Both these points, to me, force the strategy group to step back and acknowledge that political landscape and the power dynamics at play. It’s not an entirely comfortable place to be when you need to focus on the on-the-ground details of crafting policy or designing ways to better engage community members.
What it means
The sense I got from the strategy group is that its collective expertise and deep real-world experience will lead to discovering new opportunities to move the needle. This is not naiveté. It is that collective expertise and experience speaking.
The long road and hard work to develop and pass the EJ Resolution created a foothold that is still relevant today. It helped solidify relationships that still exist today. All of those are assets.

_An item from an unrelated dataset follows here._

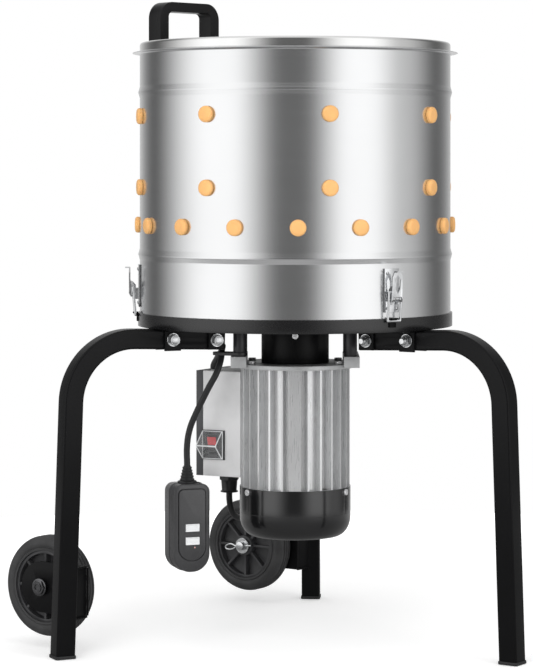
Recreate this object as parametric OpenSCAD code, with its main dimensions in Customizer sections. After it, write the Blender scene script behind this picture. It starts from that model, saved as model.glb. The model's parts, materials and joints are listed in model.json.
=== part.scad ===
// Drum poultry plucker on three legs, with two transport wheels.
// Units are millimetres. +Z is up, the handle side is +Y and the front leg points to -Y.

/* [Drum] */
// Outer diameter of the drum
drum_od = 400; // [385:1:410]
// Sheet thickness of the drum wall
drum_wall = 1.2; // [1:0.1:2]
// Height of the drum wall with its rolled rim
drum_h = 349; // [340:1:380]
// Width of a stiffening bead rolled into the wall
bead_w = 16; // [10:1:20]
// How far a bead stands out of the wall
bead_proud = 2; // [1:0.5:3]
// Height of the lower bead above the drum's bottom edge
bead_low = 89; // [86:1:95]
// Height of the upper bead above the drum's bottom edge
bead_high = 296.5; // [290:0.5:300]
// How far the rolled rim stands out of the wall
rim_out = 9; // [6:1:12]
// Thickness of the rolled rim
rim_t = 5; // [4:0.5:6]
// Height of the splash ring above the rim
splash_h = 11.2; // [9:0.1:20]
// How far the splash ring's lip reaches inwards
splash_lip = 22; // [15:1:26]
// Sheet thickness of the splash ring
splash_t = 1.5; // [1:0.1:2]
// Corner radius of the splash ring
splash_corner = 6; // [4:0.5:8]

/* [Fingers] */
// Length of a finger from its head's seat to its tip
finger_len = 89; // [80:1:92]
// Diameter of a finger's head and shoulder
finger_head_d = 20.5; // [18:0.5:22]
// Thickness of a finger's head
finger_head_t = 6.5; // [4:0.5:7]
// Diameter of the hole that a finger's neck snaps into
finger_hole_d = 16; // [13:0.5:17]
// Diameter of a finger at its tip
finger_tip_d = 13; // [10:0.5:15]
// Grip ribs along one finger
finger_ribs = 7; // [3:1:9]
// Depth of the grooves between the ribs
rib_depth = 1.2; // [0.6:0.1:1.5]
// Fingers round the drum in the two upper rows
upper_row_count = 8; // [6:1:10]
// Fingers round the drum in the lowest row
lower_row_count = 16; // [12:2:18]
// Height of the lowest row above the drum's bottom edge
row_low = 126.5; // [124:0.5:130]
// Height of the middle row above the drum's bottom edge
row_mid = 175; // [165:0.5:185]
// Height of the top row above the drum's bottom edge
row_top = 265.5; // [250:0.5:275]
// Fingers in the plate's outer ring
plate_outer_count = 12; // [8:1:14]
// Fingers in the plate's inner ring
plate_inner_count = 8; // [6:1:9]

/* [Feather plate] */
// Gap between the plate's edge and the drum wall, which lets the feathers fall
plate_gap = 10.8; // [8:0.2:14]
// Thickness of the plate
plate_t = 4; // [3:0.5:6]
// Height of the plate's underside above the tray floor
plate_lift = 21.5; // [19:0.5:24]
// Radius of the outer ring of plate fingers
plate_outer_r = 150; // [145:1:165]
// Radius of the inner ring of plate fingers
plate_inner_r = 85; // [80:1:100]

/* [Tray and outlet] */
// Height of the tray's underside above the ground
tray_z = 404; // [400:1:420]
// Thickness of the tray floor
tray_t = 2.5; // [2:0.1:3]
// Height of the tray's rim over its underside
tray_rim_h = 17; // [15:1:18]
// Thickness of the tray's rim
tray_rim_t = 2; // [1.5:0.1:3]
// Width of the feather outlet
outlet_w = 110; // [80:1:125]
// Height of the feather outlet over the tray floor
outlet_h = 39; // [30:1:45]
// How far the outlet duct stands out of the drum wall
outlet_out = 40; // [25:1:60]

/* [Legs] */
// Outside width of the square leg tube
leg_w = 25; // [22:1:28]
// Wall thickness of the leg tube
leg_wall = 1.5; // [1:0.1:2]
// Centreline radius of the bend in a leg
leg_bend = 79; // [60:1:90]
// Distance of a foot from the drum axis
foot_r = 320; // [305:1:340]
// Tilt of a leg out of square
leg_tilt = 2; // [1:0.25:2.5]
// Distance of an arm's inner end from the drum axis
arm_in = 105; // [100:1:110]
// Thickness of the plastic foot under a leg
foot_t = 4; // [3:0.5:8]
// Diameter of the bolts that hold the legs
leg_bolt_d = 8; // [6:0.5:8]

/* [Wheels] */
// Diameter of a wheel
wheel_d = 127; // [110:1:130]
// Width of a wheel
wheel_w = 30; // [26:1:34]
// Height of the wheel axle above the ground
axle_z = 77; // [75:0.5:85]
// Diameter of the wheel axle
axle_d = 12; // [10:0.5:14]
// Distance of the axle behind the leg's centreline
axle_back = 67; // [64:1:75]
// Distance of the wheel's middle from the leg's centreline
wheel_in = 55; // [52:1:62]
// Thickness of the wheel bracket's plate
wheel_plate_t = 3; // [2:0.5:4]
// Spokes in a wheel hub
spokes = 8; // [5:1:10]

/* [Motor] */
// Outer diameter over the motor's cooling fins
motor_od = 141; // [136:1:144]
// Length of the finned motor body
motor_len = 153; // [150:1:175]
// Cooling fins round the motor
fin_count = 26; // [20:1:32]
// Thickness of a cooling fin
fin_t = 2.4; // [1.5:0.1:3]
// Height of the fan cover
cover_h = 64; // [60:1:75]
// Outer diameter of the fan cover
cover_od = 143; // [140:1:146]
// Wall thickness of the fan cover
cover_wall = 1.5; // [1:0.1:2]
// Diameter of the motor shaft in its bearings
shaft_d = 17; // [15:0.5:18]
// Air gap between rotor and stator
air_gap = 0.6; // [0.4:0.1:1]
// Length of the stator core
core_len = 70; // [60:1:80]
// Thickness of the motor's top shield
shield_t = 5.5; // [5:0.5:8]
// Azimuth of the motor's mounting ears
ear_az = -56; // [-58:1:-54]

/* [Gearbox] */
// Outer diameter of the gearbox housing
gearbox_od = 87; // [85:0.5:92]
// Height of the gearbox housing
gearbox_h = 48.5; // [47:0.5:52]
// Gear module
gear_module = 1.5; // [1.45:0.01:1.52]
// Face width of the planet gears
gear_w = 11; // [9:0.5:11.5]
// Diameter of a planet's pin
planet_pin_d = 6; // [5:0.5:8]
// Diameter of a standoff between motor and tray
standoff_d = 16.5; // [14:0.5:18]
// Diameter of the bolt through a standoff
standoff_bolt_d = 8; // [6:0.5:9]

/* [Junction box and switch] */
// Width of the junction box
box_w = 84; // [78:1:92]
// Height of the junction box
box_h = 136; // [120:1:138]
// Distance of the box lid's outer face from the motor axis
box_reach = 123; // [118:1:125]
// Thickness of the box lid
lid_t = 10; // [6:1:12]
// Wall thickness of the box
box_wall = 3; // [2:0.5:4]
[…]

The community engagement work that many of the coalition members do offers new points of opportunity to reach and engage folks through existing relationships, and to expand the range of those relationships. That is also an asset. And those relationships all build political power. Another asset to be developed.
We have assets. That idea was also explicitly used during the strategy session. How might we use the assets we have, in new ways, to help create the type of community that walks-the-walk when it comes to environmental justice?
The photographs which accompany these posts are taken by me, and show different settings and views of Evanston (where I live). It is a visual reminder that this is the most important setting for belonging and contributing to community: our neighborhoods, our cities.